--- Description of the task ---
Output exactly the lines that run from the line containing "side_panel(side)" through the line containing "bpy.data.objects.remove(obj)", with both ends included.

--- Dataset extract ---
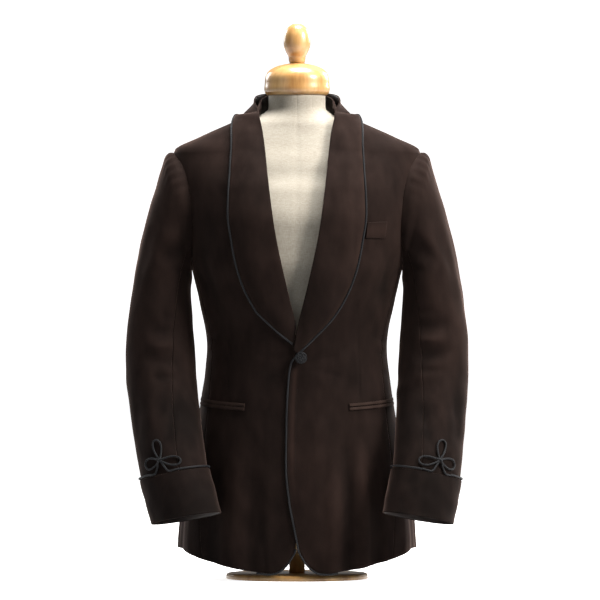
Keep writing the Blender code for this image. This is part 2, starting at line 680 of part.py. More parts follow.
def sleeve(side):
    """Top sleeve and under sleeve, which meet in a front and a back seam."""
    word = "left" if side > 0 else "right"
    inner, outer = sleeve_faces(SLEEVE_ROWS, side=side)
    top = [c % ARMHOLE_STEPS for c in range(-SLEEVE_SPLIT, SLEEVE_SPLIT + 1)]
    under = list(range(SLEEVE_SPLIT, ARMHOLE_STEPS - SLEEVE_SPLIT + 1))
    for name, picks in (("topsleeve", top), ("undersleeve", under)):
        a, b = inner[:, picks].copy(), outer[:, picks].copy()
        for grid in (a, b):
            first = unit(grid[:, 1] - grid[:, 0])
            last = unit(grid[:, -2] - grid[:, -1])
            grid[:, 0] += first * SEAM / 2
            grid[:, -1] += last * SEAM / 2
        wall(f"{name}_{word}", sway(a, side), sway(b, side), side, "velvet")


def cuff(side):
    """Turned-back cuff: a tube outside the sleeve's end."""
    word = "left" if side > 0 else "right"
    rings = [CUFF_TOP, CUFF_TOP + 0.5, CUFF_TOP + 1.0, 12.0]
    inner, outer = sleeve_faces(rings, off=CLOTH + LAY)
    wall(f"cuff_{word}", sway(inner, side), sway(outer, side), side, "velvet", ring=True)


def collar_lines(run, side):
    """Points of the collar's fold and of its outer edge."""
    fold = np.stack([smooth_curve(FOLD, c)(run) for c in (1, 2, 3)], axis=-1)
    outer = np.stack([smooth_curve(OUTER, c)(run) for c in (1, 2, 3)], axis=-1)
    if side < 0:
        tip = run < RIGHT_TIP[-1][0]
        for line, x_column, z_column in ((fold, 1, 2), (outer, 3, 4)):
            line[..., 0] = np.where(tip, smooth_curve(RIGHT_TIP, x_column)(run), line[..., 0])
            line[..., 2] = np.where(tip, smooth_curve(RIGHT_TIP, z_column)(run), line[..., 2])
    return fold, outer


def collar_bed(points, side):
    """Height over the body at which the collar lies on the panels."""
    z = points[..., 2]
    shoulder = SHOULDER_LAY * (fade(z, 0.69, 0.74) + 1.5 * fade(z, 0.785, 0.81))
    return front_lift(points[..., 0], side) + CLOTH + LAY + shoulder


def shawl_point(run, across, side):
    """Point of the shawl: run goes up from the fastening, across from the fold to the edge."""
    fold, outer = collar_lines(run, side)
    stand = fade(run, STAND_START, STAND_START + 0.15)[..., None]
    middle = (fold + outer) / 2 + stand * FOLD_STAND * unit((outer + fold) * np.array([1, 1, 0])
                                                            + np.array([0, 0, 0.06]))
    t = across[..., None]
    guess = fold * (1 - t) ** 2 + 2 * middle * t * (1 - t) + outer * t * t
    roll = 0.004 * np.sin(math.pi * np.clip(across, 0, 1)) * fade(run, 0.02, 0.2)
    settled = lift(guess, collar_bed(guess, side) + roll * (1 - stand[..., 0]))
    clear = height_over(guess)
    free = (fade(clear, 0.0, 0.012) * stand[..., 0])[..., None]
    return settled * (1 - free) + guess * free


def grid_normals(points, outward):
    """Unit normals of a grid of points, on the side that outward names."""
    normal = unit(np.cross(np.gradient(points, axis=0), np.gradient(points, axis=1)))
    turn = np.sign(np.sum(normal * outward, axis=-1, keepdims=True))
    return normal * np.where(turn == 0, 1, turn)


SHAWL_ROWS = np.linspace(0, 1, 27)


def shawl_grid(side):
    """Inner face of half of the shawl collar, and the directions out of it."""
    run, across = np.meshgrid(SHAWL_ROWS, np.linspace(0, 1, 7), indexing="ij")
    inner = shawl_point(run, across, side)
    inner[-1, :, 0] = SEAM / 2
    body_out = unit(slope_of_level(inner))
    own = fade(run, 0.0, 0.10)[..., None]
    return inner, unit(own * grid_normals(inner, body_out) + (1 - own) * body_out)


def shawl(side):
    """Half of the shawl collar, with its fold along the front and round the neck."""
    word = "left" if side > 0 else "right"
    inner, out = shawl_grid(side)
    outer = inner + CLOTH * out
    outer[-1, :, 0] = SEAM / 2
    wall(f"shawl_{word}", inner, outer, side, "velvet")


def collar_stand():
    """Band that stands up from the neck seam to the fold, inside the collar."""
    run = np.linspace(0.815, 1.0, 9)
    fold, _ = collar_lines(run, 1)
    width, depth = HALF_WIDTH(NECK_Z), np.where(fold[:, 1] < 0, FRONT_DEPTH(NECK_Z), BACK_DEPTH(NECK_Z))
    angle = np.arctan2(fold[:, 0] / width, -fold[:, 1] / depth)
    away = unit(fold * np.array([1, 1, 0]))
    foot = on_body(angle, np.full(len(run), NECK_Z)) - (CLOTH + LAY) * away
    top = fold - (2 * LAY + CLOTH) * away - np.array([0, 0, LAY])
    rows = np.linspace(0, 1, 4)[:, None, None]
    inner = foot + (top - foot) * rows
    outer = inner + CLOTH * away
    flip = np.array([-1, 1, 1])
    inner = np.concatenate([inner, (inner * flip)[:, -2::-1]], axis=1)
    outer = np.concatenate([outer, (outer * flip)[:, -2::-1]], axis=1)
    wall("collar_stand", inner, outer, 1, "velvet")


def edge_braid(side, front):
    """Cord round the collar's edge and, where it shows, down the front's edge and corner."""
    word = "left" if side > 0 else "right"
    collar, out = shawl_grid(side)
    reach = BRAID_RADIUS + 1.5 * LAY
    path = (collar[:, -1] + reach * unit(collar[:, -1] - collar[:, -2]) + BRAID_RADIUS * out[:, -1])[::-1]
    lowest = CLOTH + LAY + front_lift(path[:, 0], side) + BRAID_RADIUS
    path = lift(path, np.maximum(height_over(path), lowest))
    path[0, 0] = SEAM / 2
    corner = slice(1, CORNER_COLUMNS)
    rim = np.concatenate([front[::-1, 0], front[0, corner]])
    inward = np.concatenate([(front[:, 1] - front[:, 0])[::-1], (front[1] - front[0])[corner]])
    away = unit(np.cross(np.gradient(rim, axis=0), slope_of_level(rim)))
    away = away * -np.sign(np.sum(away * inward, axis=-1, keepdims=True))
    rim = rim + (BRAID_RADIUS + 2 * SEAM) * away
    if side < 0:
        tube(f"edge_braid_{word}", path, BRAID_RADIUS, side, "braid")
        tube(f"corner_braid_{word}", rim[rim[:, 2] < CORNER_Z], BRAID_RADIUS, side, "braid")
        return
    rim = rim[rim[:, 2] < BREAK_Z - BUTTON_BELOW_BREAK]
    high = collar_bed(rim, side) + BRAID_RADIUS - front_lift(rim[:, 0], side) - CLOTH / 2
    high = high * fade(rim[:, 2], BREAK_Z - 0.05, BREAK_Z - 0.03)
    rim = rim + high[:, None] * unit(slope_of_level(rim))
    tube(f"edge_braid_{word}", np.concatenate([path, rim]), BRAID_RADIUS, side, "braid")


def cuff_braid(side):
    """Cord along the cuff's upper edge, tied into a knot of three loops on its front."""
    word = "left" if side > 0 else "right"
    radius = 0.8 * BRAID_RADIUS
    height = CLOTH + 1.5 * LAY + radius

    def on_sleeve(ring, step):
        inner, outer = sleeve_faces([ring], steps=np.array([step]))
        return inner[0, 0] + height * unit(outer[0, 0] - inner[0, 0])

    edge_ring = CUFF_TOP - 0.065
    start = on_sleeve(edge_ring, KNOT_STEP)
    per_step = np.linalg.norm(on_sleeve(edge_ring, KNOT_STEP + 0.5) - start) / 0.5
    per_ring = np.linalg.norm(on_sleeve(edge_ring - 0.5, KNOT_STEP) - start) / 0.5

    def at(across, up):
        return on_sleeve(edge_ring - up / per_ring, KNOT_STEP + across / per_step)

    path = []
    leg = KNOT_LEGS / per_step
    for step in np.linspace(ARMHOLE_STEPS - 3.6, KNOT_STEP + leg, 15):
        path.append(on_sleeve(edge_ring, step))
    path.append(at(1.2 * KNOT_HOLE, 0.45 * KNOT_RISE))
    for direction, length, spread in KNOT_LOOPS:
        for t in np.linspace(0, 1, 11):
            turn = math.radians(direction - spread * math.cos(math.pi * t))
            reach = KNOT_HOLE + (length - KNOT_HOLE) * math.sin(math.pi * t)
            path.append(at(reach * math.cos(turn), KNOT_RISE + reach * math.sin(turn)))
    path.append(at(-1.2 * KNOT_HOLE, 0.45 * KNOT_RISE))
    for step in np.linspace(KNOT_STEP - leg, -3.2, 9):
        path.append(on_sleeve(edge_ring, step))
    tube(f"cuff_braid_{word}", sway(np.array(path), side), radius, side, "braid", sides=4)


def strip(name, side, angles, foot, width, thick, rows=2):
    """A narrow piece of cloth on a panel: its foot's heights and its width along its angles."""
    share = np.linspace(0, 1, rows)[:, None]
    heights = foot + width * share
    angles = angles + 0 * share
    bed = CLOTH + LAY + front_lift(on_body(angles, heights)[..., 0], side)
    bed = bed + body_folds(angles, heights, side)
    wall(name, on_body(angles, heights, bed), on_body(angles, heights, bed + thick), side, "velvet")


def pockets():
    """Breast welt on the left front and two jets for each hip pocket."""
    x_from, x_to, foot, width = BREAST_WELT
    angles = angle_at_x(np.linspace(x_from, x_to, 6), foot + width / 2)
    strip("breast_welt", 1, angles, np.full(6, foot), width + WELT_SLANT * np.linspace(-1, 1, 6),
          TRIM, 4)
    for side, word in ((1, "left"), (-1, "right")):
        start = float(angle_at_x(HIP_POCKET_X, HIP_POCKET_Z[0]))
        angles = np.linspace(start, math.radians(HIP_POCKET_END), 13)
        middle = np.linspace(*HIP_POCKET_Z, 13)
        for jet, rise in (("upper", JET_APART / 2), ("lower", -JET_APART / 2)):
            foot = middle + rise - JET_WIDTH / 2
            strip(f"hip_jet_{jet}_{word}", side, angles, foot, JET_WIDTH, TRIM)


def button():
    """Covered button on its stem, over the fastening."""
    place = lift(np.array([BUTTON_PLACE]), np.array([OVERLAP_LIFT + CLOTH + LAY]))
    axis = unit(slope_of_level(place))[0]
    profile = [(BUTTON_STEM_RADIUS, 0.0), (BUTTON_STEM_RADIUS, BUTTON_STEM)]
    profile += [(BUTTON_RADIUS * share, BUTTON_STEM + height) for share, height in BUTTON]
    turned("button", profile, place[0], axis, "braid", segments=16)


def form_torso():
    """Limbless torso under the jacket, just clear of it, with a neck and flat ends."""
    angles = np.arange(FORM_SIDES) / FORM_SIDES * 2 * math.pi
    rows = []
    for height in FORM_HEIGHTS:
        near = fade(height, FORM_SHOULDER_Z, TIP_Z)
        gap = FORM_GAP_BODY + (FORM_GAP_SHOULDER - FORM_GAP_BODY) * near
        row = on_body(angles, height, -gap)
        row[:, 0] = np.clip(row[:, 0], -FORM_ARM_X, FORM_ARM_X)
        rows.append(row)
    for height in (FORM_NECK_Z, NECK_TOP):
        circle = [NECK_RADIUS * np.sin(angles), -NECK_RADIUS * np.cos(angles), height + 0 * angles]
        rows.append(np.stack(circle, axis=-1))
    faces = []
    for r in range(len(rows) - 1):
        for c in range(FORM_SIDES):
            d = (c + 1) % FORM_SIDES
            faces.append([r * FORM_SIDES + c, r * FORM_SIDES + d,
                          (r + 1) * FORM_SIDES + d, (r + 1) * FORM_SIDES + c])
    faces.append(list(range(FORM_SIDES)))
    faces.append([(len(rows) - 1) * FORM_SIDES + c for c in range(FORM_SIDES)])
    add_mesh("form_torso", np.concatenate(rows), faces, "linen")


def form_wood():
    """Neck cap and knob on top, pole and round base below."""
    up = (0.0, 0.0, 1.0)
    turned("form_neck_cap", NECK_CAP, (0, 0, 0), up, "wood", segments=24)
    turned("form_finial", FINIAL, (0, 0, 0), up, "wood", segments=20)
    pole = ((POLE_RADIUS, BASE_HEIGHT + SEAM), (POLE_RADIUS, FORM_BOTTOM - SEAM))
    turned("form_pole", pole, (0, 0, 0), up, "wood", segments=16)
    base = (
        (BASE_RADIUS, 0.0), (BASE_RADIUS, BASE_HEIGHT * 0.6), (BASE_RADIUS - 0.004, BASE_HEIGHT),
    )
    turned("form_base", base, (0, 0, 0), up, "wood", segments=32)


def main():
    clear_scene()
    for side in (1, -1):
        front = front_panel(side)
        side_panel(side)
        back_panel(side)
        sleeve(side)
        cuff(side)
        shawl(side)
        edge_braid(side, front)
        cuff_braid(side)
    collar_stand()
    pockets()
    button()
    form_torso()
    form_wood()


main()
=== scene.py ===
"""Looks of a smoking jacket on a limbless dress form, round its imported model.

Metres, +Z up, the jacket's front looks along -Y. Left and right are the wearer's, so
the left side has x above 0. Panels are built for x above 0 and mirrored by side.
"""
import math

import bmesh
import bpy
import numpy as np
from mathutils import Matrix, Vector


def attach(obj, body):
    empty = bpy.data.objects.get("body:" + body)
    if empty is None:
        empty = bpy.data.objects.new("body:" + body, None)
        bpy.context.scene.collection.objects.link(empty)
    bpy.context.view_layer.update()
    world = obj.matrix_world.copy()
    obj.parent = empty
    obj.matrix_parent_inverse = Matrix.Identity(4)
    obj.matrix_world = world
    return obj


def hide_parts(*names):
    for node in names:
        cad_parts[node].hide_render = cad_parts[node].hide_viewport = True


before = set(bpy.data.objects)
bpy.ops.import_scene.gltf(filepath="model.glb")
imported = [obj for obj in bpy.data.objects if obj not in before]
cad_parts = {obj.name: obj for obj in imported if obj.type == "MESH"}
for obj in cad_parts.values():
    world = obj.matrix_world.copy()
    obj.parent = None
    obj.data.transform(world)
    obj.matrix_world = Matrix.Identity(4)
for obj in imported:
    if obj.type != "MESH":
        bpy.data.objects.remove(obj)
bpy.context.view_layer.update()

WORDS = {1: "left", -1: "right"}      # the wearer's sides
UP = np.array([0.0, 0.0, 1.0])
FLAT = np.array([1, 1, 0])
WHITE = (1.0, 1.0, 1.0, 1.0)
MM = 0.001
PROBE = 0.0002            # step that slopes of the surface are measured over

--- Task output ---
        side_panel(side)
        back_panel(side)
        sleeve(side)
        cuff(side)
        shawl(side)
        edge_braid(side, front)
        cuff_braid(side)
    collar_stand()
    pockets()
    button()
    form_torso()
    form_wood()


main()
=== scene.py ===
"""Looks of a smoking jacket on a limbless dress form, round its imported model.

Metres, +Z up, the jacket's front looks along -Y. Left and right are the wearer's, so
the left side has x above 0. Panels are built for x above 0 and mirrored by side.
"""
import math

import bmesh
import bpy
import numpy as np
from mathutils import Matrix, Vector


def attach(obj, body):
    empty = bpy.data.objects.get("body:" + body)
    if empty is None:
        empty = bpy.data.objects.new("body:" + body, None)
        bpy.context.scene.collection.objects.link(empty)
    bpy.context.view_layer.update()
    world = obj.matrix_world.copy()
    obj.parent = empty
    obj.matrix_parent_inverse = Matrix.Identity(4)
    obj.matrix_world = world
    return obj


def hide_parts(*names):
    for node in names:
        cad_parts[node].hide_render = cad_parts[node].hide_viewport = True


before = set(bpy.data.objects)
bpy.ops.import_scene.gltf(filepath="model.glb")
imported = [obj for obj in bpy.data.objects if obj not in before]
cad_parts = {obj.name: obj for obj in imported if obj.type == "MESH"}
for obj in cad_parts.values():
    world = obj.matrix_world.copy()
    obj.parent = None
    obj.data.transform(world)
    obj.matrix_world = Matrix.Identity(4)
for obj in imported:
    if obj.type != "MESH":
        bpy.data.objects.remove(obj)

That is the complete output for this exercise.